Being a director of a limited company carries a number of additional responsibilities. Companies are obliged to prepare annual accounts and file a copy with Companies House. Company law requires that certain information appears on all correspondence issued by the company.
Film production companies may wish to establish Special Purpose Vehicles (SPVs) for each film that they make. These are separate limited companies that control the assets and liabilities for the individual film and ring-fence it from the rest of the company's activities. When acting as the director of a SPV (or any subsidiary company) the director is responsible for that company and must always act in that entity's best interests - not necessarily those of the parent or holding company. This can clearly create potential conflicts of interests on which legal advice should be sought.
Choosing a Company Name
There are certain checks that need to be carried out before a company registers a particular name. Firstly, the name must be available for registration at Companies House. The name may not include any of a list of prohibited words (including "Royal", "British" etc.); and (if the same directors are involved) may not be the same name as a company that has been declared insolvent within the last five years. Furthermore, the name of the company cannot imply that it is part of a larger corporate structure if this is not in fact the case. It is possible to register a name which is similar to an existing name - but this may be subject to challenge by the existing company within twelve months of registration, particularly if there is any suggestion that the new company is attempting to pass itself off to customers as the better known brand. If the company is trading internationally, the checks will also need to ensure that the name will work, and is not already being used, in other countries.

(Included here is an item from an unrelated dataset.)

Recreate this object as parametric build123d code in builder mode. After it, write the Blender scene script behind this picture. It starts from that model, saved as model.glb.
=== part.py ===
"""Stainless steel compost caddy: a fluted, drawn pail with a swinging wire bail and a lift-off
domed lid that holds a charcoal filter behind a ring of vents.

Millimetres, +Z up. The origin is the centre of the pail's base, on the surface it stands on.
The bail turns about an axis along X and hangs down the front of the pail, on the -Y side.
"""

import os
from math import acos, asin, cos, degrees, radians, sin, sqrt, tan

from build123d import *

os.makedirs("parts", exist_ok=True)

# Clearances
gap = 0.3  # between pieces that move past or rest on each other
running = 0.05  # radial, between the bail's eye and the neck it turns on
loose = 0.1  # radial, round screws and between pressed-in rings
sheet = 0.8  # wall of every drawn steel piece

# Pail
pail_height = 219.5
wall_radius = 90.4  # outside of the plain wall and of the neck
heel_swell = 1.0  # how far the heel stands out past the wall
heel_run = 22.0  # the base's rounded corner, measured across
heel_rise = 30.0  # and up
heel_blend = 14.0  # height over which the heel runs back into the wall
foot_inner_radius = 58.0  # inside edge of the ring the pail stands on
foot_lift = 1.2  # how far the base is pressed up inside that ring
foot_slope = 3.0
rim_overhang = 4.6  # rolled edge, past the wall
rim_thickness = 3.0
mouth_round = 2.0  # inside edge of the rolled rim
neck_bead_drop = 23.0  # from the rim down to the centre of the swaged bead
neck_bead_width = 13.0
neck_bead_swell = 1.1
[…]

The company name does not have to be the same as the trading name but the company must always make clear when it is trading under a different name than that under which it is registered. The exact company name must appear on all company stationery and correspondence.
Contracts
Contracts do not have to be written down to be legally binding - but it is always better for both parties to have something in writing and signed. Under English law, there is no duty of good faith in a contract - the terms have to be clearly agreed to be binding on both parties. A contract should clearly establish your rights, the other parties rights and the consideration to be made by both parties. (Consideration must be present for a contract to exist but it does not have to be commensurate or equivalent on both sides.)

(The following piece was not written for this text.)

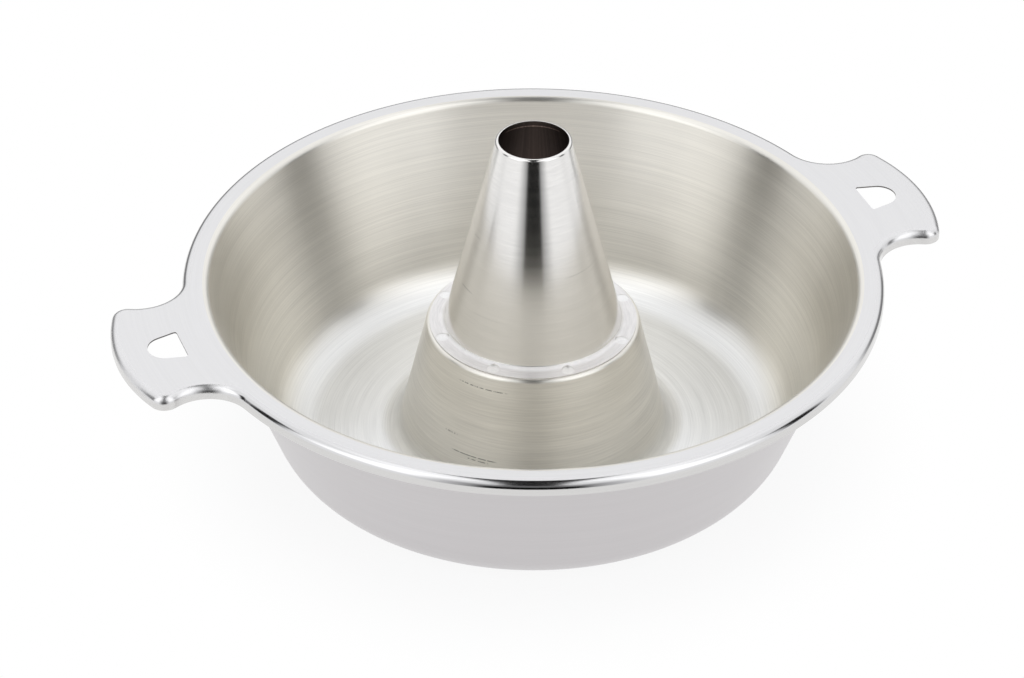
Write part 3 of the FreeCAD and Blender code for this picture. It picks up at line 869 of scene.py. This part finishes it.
    def build(self) -> bpy.types.Object:
        """Join rim and bowl into one sheet and dress it.

        Returns:
            The finished piece.
        """
        mesh = self.draw_rim()
        bowl = self.draw_bowl()
        passing = bpy.data.meshes.new("passing")
        bowl.to_mesh(passing)
        bowl.free()
        mesh.from_mesh(passing)
        bpy.data.meshes.remove(passing)
        bmesh.ops.remove_doubles(mesh, verts=mesh.verts, dist=MERGE_MM)
        face_upwards(mesh, next(
            face for face in mesh.faces
            if abs(face.normal.z) > FLAT and face.material_index == PotFace.RIM
        ))
        bend_start = self.rim_height - self.rim_bend
        for face in mesh.faces:
            middle = face.calc_center_median()
            if face.normal.z > FLAT and middle.z > bend_start:
                face.material_index = PotFace.RIM
            elif face.material_index == PotFace.RIM:
                on_lug = abs(middle.x) > self.rim_radius * self.lug_share
                face.material_index = PotFace.LUG_EDGE if on_lug else PotFace.EDGE
        piece = finish_piece(mesh, "pot_body_sheet", dress(POT_FINISHES))
        add_sheet_thickness(piece, self.gauge, PotFace.RIM_BACK - PotFace.RIM, PotFace.CUT)
        return piece


# Chimney stack


class StackFace(IntEnum):
    """Which finish a face of the chimney has."""

    CONE = 0
    FLANGE = 1
    FLUE = 2
    UNDERSIDE = 3


STACK_FINISHES = {
    StackFace.CONE: SPUN_CHIMNEY,
    StackFace.FLANGE: PRESSED_FLANGE,
    StackFace.FLUE: DARK_BROWN_FLUE,
    StackFace.UNDERSIDE: PRESSED_FLANGE,
}


@dataclass
class ChimneyStack:
    """The chimney: a cone whose foot turns out into a flange and whose mouth turns in.

    Lengths are in millimetres, and the angle in degrees from upright.
    """

    gauge: float = 0.6
    foot_height: float = 52.9
    height: float = 83.3
    angle: float = 14.0
    mouth_radius: float = 13.7
    lip_bend: float = 1.1
    lip_turn: float = 0.15
    foot_bend: float = 2.4
    pressed_share: float = 0.5
    flange_radius: float = 41.2
    round_steps: int = 288
    node: str = "chimney_stack"

    def section(self) -> list[Corner]:
        """Draw up the section after the flange's edge.

        Returns:
            Its corners, in to the cone's foot, up the cone and in over the lip.
        """
        top = self.foot_height + self.height
        lip = self.mouth_radius + self.lip_turn + bend_run(self.lip_bend, self.angle)
        foot = lip + self.height * math.tan(math.radians(self.angle))
        return [
            Corner(section_point(foot, self.foot_height), self.foot_bend),
            Corner(section_point(lip, top), self.lip_bend),
            Corner(section_point(self.mouth_radius, top)),
        ]

    def build(self) -> bpy.types.Object:
        """Spin the cone, its flange and its lip as one sheet.

        Returns:
            The finished piece.
        """
        mesh = bmesh.new()
        pen = Pen.start(mesh, section_point(self.flange_radius, self.foot_height), SECTION_AXIS)
        pen.follow(self.section(), steps=12, ease=0.2, stride=5.0)
        spin_round(mesh, mesh.verts[:] + mesh.edges[:], self.round_steps)
        face_upwards(mesh, max(
            mesh.faces, key=lambda face: abs(face.normal.z) - face.calc_center_median().z
        ))
        pressed_height = self.foot_height + self.foot_bend * self.pressed_share
        for face in mesh.faces:
            pressed = face.calc_center_median().z < pressed_height
            face.material_index = StackFace.FLANGE if pressed else StackFace.CONE
        piece = finish_piece(mesh, "chimney_stack_cone", dress(STACK_FINISHES))
        add_sheet_thickness(piece, self.gauge, StackFace.FLUE - StackFace.CONE, 0)
        return piece


# Spot welds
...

There are a number of different types of quasi-contractual agreement including:
- Heads of Agreement - this records the salient points agreed between the parties but may not be intended to be legally binding
- Letter of Intent - describing an intention to act in a certain way but which, again, may not be intended to be binding
- Comfort Letter - which can be agreed in place of a formal guarantee but is, again, not usually intended to be binding
- Memorandum of Understanding - recording the broad parameters reached between parties but, again, more often than not, not intended to be binding
Any of these agreements can carry the force of a full contract if the parties agree, or may provide that specific terms are legally binding. Conversely, the parties can make everything "subject to contract" to make absolutely clear that none of the terms is intended to carry contractual force. Whatever their intentions, all parties should make absolutely clear what legal force they intend any of these documents to have.

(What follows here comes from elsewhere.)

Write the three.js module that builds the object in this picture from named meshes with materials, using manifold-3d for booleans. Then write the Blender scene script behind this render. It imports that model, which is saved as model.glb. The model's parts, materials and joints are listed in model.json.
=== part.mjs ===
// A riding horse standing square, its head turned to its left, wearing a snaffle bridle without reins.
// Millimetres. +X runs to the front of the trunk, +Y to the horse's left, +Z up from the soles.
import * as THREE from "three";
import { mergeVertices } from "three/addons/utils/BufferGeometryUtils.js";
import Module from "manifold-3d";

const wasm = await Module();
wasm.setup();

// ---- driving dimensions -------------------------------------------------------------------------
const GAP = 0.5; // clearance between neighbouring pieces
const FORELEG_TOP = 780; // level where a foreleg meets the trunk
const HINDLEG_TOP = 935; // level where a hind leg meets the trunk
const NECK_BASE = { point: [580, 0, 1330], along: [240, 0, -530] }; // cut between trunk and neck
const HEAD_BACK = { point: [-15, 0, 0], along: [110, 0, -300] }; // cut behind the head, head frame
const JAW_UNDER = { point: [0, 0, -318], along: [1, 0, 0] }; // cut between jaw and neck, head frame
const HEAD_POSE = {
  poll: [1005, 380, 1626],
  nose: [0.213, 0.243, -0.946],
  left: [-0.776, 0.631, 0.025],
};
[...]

An important point to remember is that lack of documentation does not equate to lack of contractual obligations. As mentioned above, the contract does not have to be in writing and lack of signature on a document does not necessarily mean that the terms are not binding. It just becomes more difficult to prove what was intended by both parties if documents are not properly signed off and agreed.
Employee Contracts
All employees are entitled to receive a statement of their terms and conditions of employment, whether or not that is in the form of a formal contract, a letter of appointment or any other written form. If the employer only uses a letter of appointment, rather than a formal contract, however, the courts may imply contractual terms. It is always better, therefore, to issue a formal contract to all employees.
The content of the statement of employment must include:
- the employer and employee names
- the date on which employment commences
- the date on which the period of continuous employment began (where an employee has moved jobs within the same employer)
- the scale, rate or method of calculating remuneration
- the intervals at which remuneration will be paid
- any terms and conditions regarding hours of work
- any terms and conditions relating to holidays, holiday pay, sick pay, pensions etc
- the notice period entitlements for employer and employee
- the job title and/or a brief description
- the place of work
- if employment is not intended to be permanent, the period for which it is expected to continue or the end date of any fixed term
- details of any collective agreements
- details of any applicable disciplinary or grievance procedures
Top Tips
- The secret to getting best value from a lawyer is knowing exactly when to use them.
- Most film companies should take the legal form of a limited liability company to protect the directors from unlimited liability if the company folds.
- When choosing a name, the company must avoid passing the company off as an established company by choosing a name which could create confusion in clients' minds.
- Contracts do not have to be written down to be binding but it is generally preferable for them to be in writing to avoid confusion later on.